- Clara Brown under way.

History
- Name: Clara Brown
- Owner: Brown Wharf and Navigation Company; Hunt Bros.
- Route: Puget Sound
- Builder: Hiram Doncaster
- Completed: 1886
- Out of service: 1907 (or 1930)
- Identification: US registry 126378
- Fate: Abandoned on beach in West Seattle.

General characteristics
- Tonnage: 190.93 gross, 111.86 registered
- Length: 99.8 ft (30.4 m)
- Beam: 22.1 ft (6.7 m)
- Depth: 4.1 ft (1.2 m) depth of hold
- Installed power: steam engines
- Propulsion: sternwheel

= Clara Brown (steamboat) =

1886 steamboat in United States

Clara Brown was a sternwheel steamboat of the Puget Sound Mosquito Fleet which operated from the late 1880s to the early 1900s, and possibly as late as 1930.

==Career==
Clara Brown was built in 1886 by Hiram Doncaster, for Capt.

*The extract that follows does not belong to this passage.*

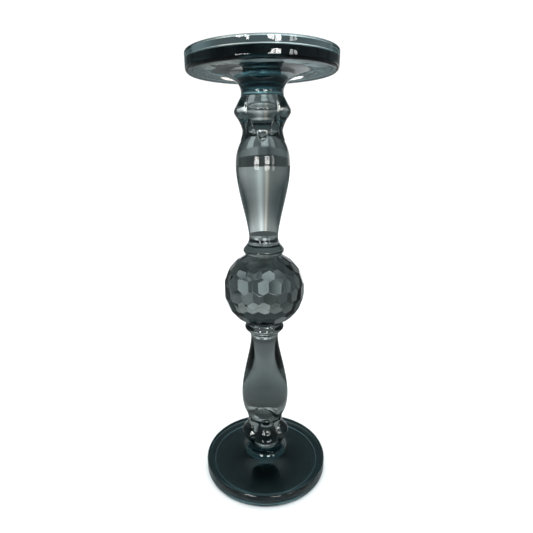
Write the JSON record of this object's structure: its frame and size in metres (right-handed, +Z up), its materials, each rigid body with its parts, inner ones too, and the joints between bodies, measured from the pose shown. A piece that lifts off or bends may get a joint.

Thomas Brown, the owner of the Brown Wharf and Navigation Company. The vessel was named for Captain Brown's daughter. The vessel was placed in service on the Henderson Bay route in south Puget Sound and surrounding areas, serving communities such as Olympia, Kalmiche, Shelton, Steilacoom, Tacoma, and Seattle. The vessel became famous as the first one to reach Seattle with relief supplies after the great Seattle file in June 1889.